Unsent Messages

do you believe in the universe? i'm constantly seeing things that remind me of you, whether i want to or not. i know it's been a few years and we've both changed, but i still want you. i want to be the girl you facetime, call, text, play video games with - whatever it may be. i just want to be yours. i never got any closure with knowing if you liked me back, but i felt like you did. you used to compliment me and laugh with me, was i just a person you sat next to in class? who you only spoke to because you were stuck there? you made me look forward to every day. i messaged you last year, you could not have had drier responses. do you just want to forget about me? we saw each other in august, briefly across the street. i heard a loud sigh and we locked eyes for barely even a second. i don't think you looked back. was i not worth a wave? or a hi?

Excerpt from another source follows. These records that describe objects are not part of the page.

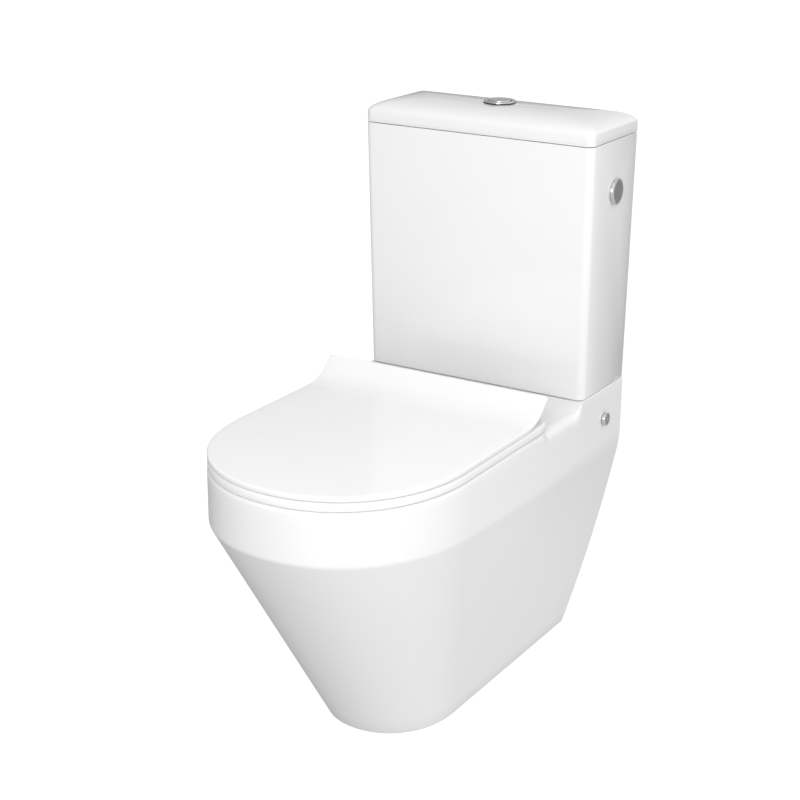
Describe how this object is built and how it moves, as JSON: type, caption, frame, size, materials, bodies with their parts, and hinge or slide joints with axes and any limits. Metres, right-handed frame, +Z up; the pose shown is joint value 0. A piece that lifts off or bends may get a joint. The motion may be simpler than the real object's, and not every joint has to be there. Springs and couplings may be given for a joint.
{
  "type": "close coupled toilet",
  "caption": "Back-to-wall close coupled toilet with tapered pan, box cistern, slim lift-up seat and lid, dual push button flush and side water inlet.",
  "frame": {"origin": "on the floor, on the centreline, midway between the wall face behind and the front of the pan's rim", "axes": "+Z up; +Y towards the wall, so the pan faces -Y; +X to the right as seen by someone facing the toilet"},
  "size_m": [0.3775, 0.658, 0.8223],
  "materials": {
    "china": "white glazed vitreous china",
    "seat_plastic": "glossy white thermoset",
    "chrome": "polished chrome plate",
    "steel": "zinc plated steel",
    "valve_white": "moulded white plastic",
    "valve_blue": "moulded blue plastic",
    "nut_grey": "moulded grey nylon",
    "black_rubber": "black rubber",
    "clear_rubber": "pale silicone rubber",
    "gasket_foam": "closed-cell sponge rubber"
  },
  "bodies": {
    "base": {"pan": "china", "cistern_tank": "china", "blanking_plug": "chrome", "pan_screw_cap_left": "chrome", "pan_screw_cap_right": "chrome", "hinge_post_left": "chrome", "hinge_post_right": "chrome", "wall_bracket_left": "steel", "wall_bracket_right": "steel", "pan_screw_left": "steel", "pan_screw_right": "steel", "cistern_bolt_left": "steel", "cistern_bolt_right": "steel", "float_arm_pin": "steel", "hinge_pin_left": "steel", "hinge_pin_right": "steel", "hinge_stud_left": "steel", "hinge_stud_right": "steel", "flush_valve_body": "valve_white", "fill_valve_body": "valve_white", "discharge_tube": "valve_white", "fill_valve_cap": "valve_blue", "cistern_wing_nut_left": "nut_grey", "cistern_wing_nut_right": "nut_grey", "flush_valve_nut": "nut_grey", "inlet_nut": "nut_grey", "blanking_nut": "nut_grey", "hinge_wing_nut_left": "nut_grey", "hinge_wing_nut_right": "nut_grey", "cistern_bolt_seal_left": "black_rubber", "cistern_bolt_seal_right": "black_rubber", "platform_washer_left": "black_rubber", "platform_washer_right": "black_rubber", "flush_valve_washer": "black_rubber", "inlet_washer": "black_rubber", "blanking_washer": "black_rubber", "hinge_washer_left": "black_rubber", "hinge_washer_right": "black_rubber", "coupling_gasket": "gasket_foam"},
    "seat": {"seat_ring": "seat_plastic", "seat_bumper_1": "clear_rubber", "seat_bumper_2": "clear_rubber", "seat_bumper_3": "clear_rubber", "seat_bumper_4": "clear_rubber"},
    "lid": {"seat_lid": "seat_plastic", "lid_bumper_1": "clear_rubber", "lid_bumper_2": "clear_rubber"},
    "cistern_cover": {"cistern_lid": "china", "button_bezel": "chrome", "button_nut": "nut_grey", "full_button_spring": "steel", "half_button_spring": "steel"},
    "full_button": {"full_flush_button": "chrome"},
    "half_button": {"half_flush_button": "chrome"},
    "full_plunger": {"full_flush_plunger": "valve_blue"},
    "half_plunger": {"half_flush_plunger": "valve_blue"},
    "flush_lift": {"overflow_tube": "valve_blue", "flush_seal": "clear_rubber"},
    "float": {"fill_float": "valve_blue"},
    "float_arm": {"float_arm": "valve_white"}
  },
  "joints": [
    {"name": "seat_hinge", "type": "hinge", "parent": "base", "child": "seat", "pos_m": [0, 0.115, 0.432], "axis": [-1, 0, 0], "range_deg": [0, 98]},
    {"name": "lid_hinge", "type": "hinge", "parent": "seat", "child": "lid", "pos_m": [0, 0.115, 0.432], "axis": [1, 0, 0], "range_deg": [-100, 0]},
    {"name": "cistern_lid_lift", "type": "slide", "parent": "base", "child": "cistern_cover", "axis": [0, 0, 1], "range_m": [0, 0.1]},
    {"name": "full_button_press", "type": "slide", "parent": "cistern_cover", "child": "full_button", "axis": [0, 0, -1], "range_m": [0, 0.005], "stiffness_N_per_m": 400, "springref_m": -0.003, "deforming": ["full_button_spring"]},
    {"name": "half_button_press", "type": "slide", "parent": "cistern_cover", "child": "half_button", "axis": [0, 0, -1], "range_m": [0, 0.005], "stiffness_N_per_m": 400, "springref_m": -0.003, "deforming": ["half_button_spring"]},
    {"name": "full_plunger_press", "type": "slide", "parent": "base", "child": "full_plunger", "axis": [0, 0, -1], "range_m": [0, 0.005]},
    {"name": "half_plunger_press", "type": "slide", "parent": "base", "child": "half_plunger", "axis": [0, 0, -1], "range_m": [0, 0.005]},
    {"name": "flush_valve_lift", "type": "slide", "parent": "base", "child": "flush_lift", "axis": [0, 0, 1], "range_m": [0, 0.015]},
    {"name": "float_rise", "type": "slide", "parent": "base", "child": "float", "axis": [0, 0, 1], "range_m": [0, 0.01]},
    {"name": "float_arm_swing", "type": "hinge", "parent": "base", "child": "float_arm", "pos_m": [-0.122, 0.273, 0.729], "axis": [-1, 0, 0], "range_deg": [0, 22.5]}
  ],
  "couplings": [
    {"joint": "full_plunger_press", "follows": "full_button_press", "ratio": 1},
    {"joint": "flush_valve_lift", "follows": "full_button_press", "ratio": 3},
    {"joint": "half_plunger_press", "follows": "half_button_press", "ratio": 1},
    {"joint": "float_arm_swing", "follows": "float_rise", "rad_per_m": 39}
  ]
}
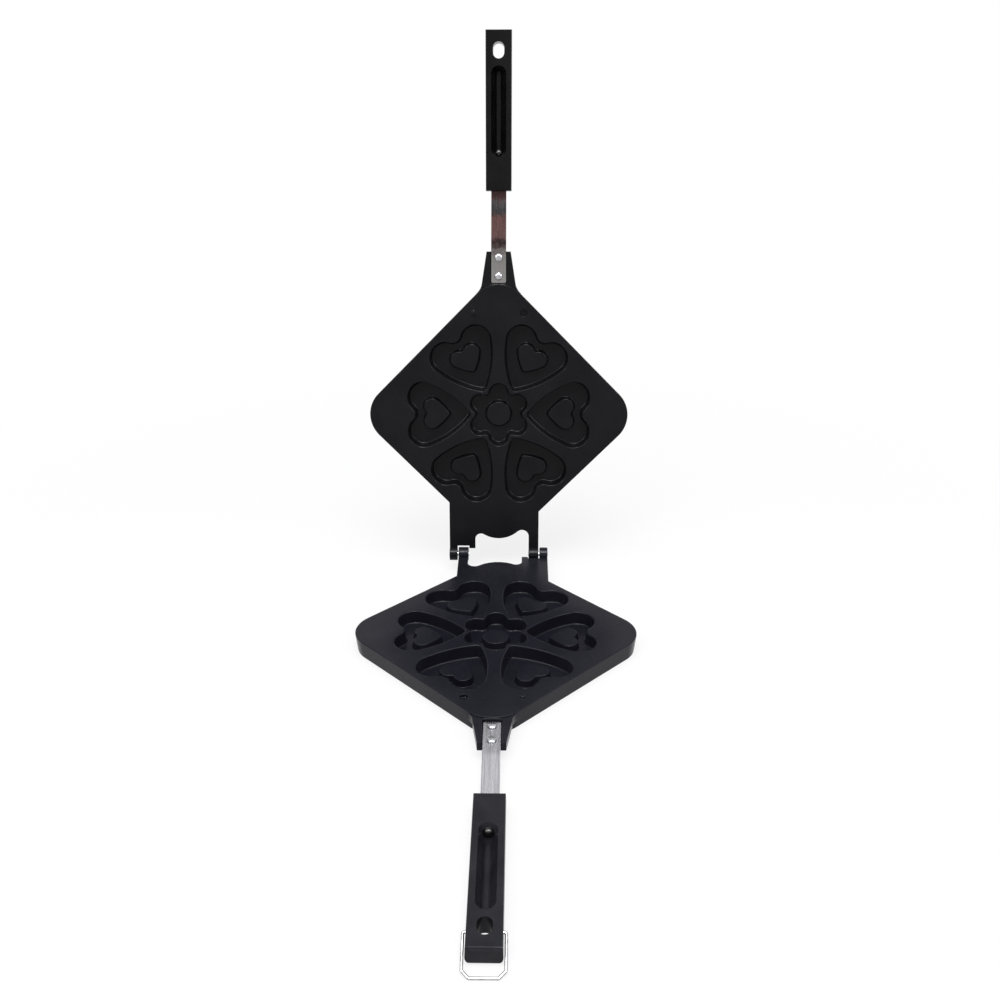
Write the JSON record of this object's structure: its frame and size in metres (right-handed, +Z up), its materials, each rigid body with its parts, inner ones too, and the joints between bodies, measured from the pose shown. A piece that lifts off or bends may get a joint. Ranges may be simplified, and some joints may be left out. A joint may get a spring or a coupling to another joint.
{
  "type": "stovetop waffle iron",
  "caption": "Hinged stovetop waffle iron, shown open: square cast plates set cornerwise with heart moulds around a flower mould, riveted straps, slotted handles and a wire latch bail.",
  "frame": {"origin": "middle of the bounding box's bottom face, on the surface the lower plate stands on", "axes": "+Z up, -Y towards the lower handle, hinge line along X"},
  "size_m": [0.2602, 0.6408, 0.5164],
  "materials": {
    "lower_casting": "dark satin non-stick coating on a die casting",
    "upper_casting": "dark satin non-stick coating on a die casting",
    "handle": "dark moulded thermoset, satin",
    "steel": "bright rolled steel",
    "chrome_wire": "bright chromed wire"
  },
  "bodies": {
    "lower": {"lower_plate": "lower_casting", "lower_strap": "steel", "lower_rivet_inner": "steel", "lower_rivet_outer": "steel", "lower_handle": "handle", "lower_handle_screw": "steel", "lower_screw_washer": "steel", "lower_tang_nut": "steel", "hinge_pin_right": "steel"},
    "upper": {"upper_plate": "upper_casting", "upper_strap": "steel", "upper_rivet_inner": "steel", "upper_rivet_outer": "steel", "upper_handle": "handle", "upper_handle_screw": "steel", "upper_screw_washer": "steel", "upper_tang_nut": "steel", "hinge_pin_left": "steel"},
    "bail": {"latch_bail": "chrome_wire"}
  },
  "joints": [
    {"name": "lid_hinge", "type": "hinge", "parent": "lower", "child": "upper", "pos_m": [0, 0.20198, 0.0178], "axis": [-1, 0, 0], "range_deg": [-101.5, 78.5]},
    {"name": "bail_pivot", "type": "hinge", "parent": "lower", "child": "bail", "pos_m": [0, -0.29248, 0.0122], "axis": [-1, 0, 0], "range_deg": [-130.4, 144.6]}
  ]
}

i'm sorry for still not being over you, i don't know if i ever will be. every time i check my story you're always the first or second viewer; it gives me a glimmer of hope that you still remember me. you don't follow many of the people we went to school with, even some of the ones you're friends with now - why? you still follow me despite us going our separate ways. i don't know if i ever want you to see what i've written. i just wish you'd either message me again or just block me altogether. i just wanna know if this feeling goes both ways. i doubt you'll see this and i highly doubt you'll know it's me. i can't get you out of my mind.

i can't move on, not until i know for sure what you feel.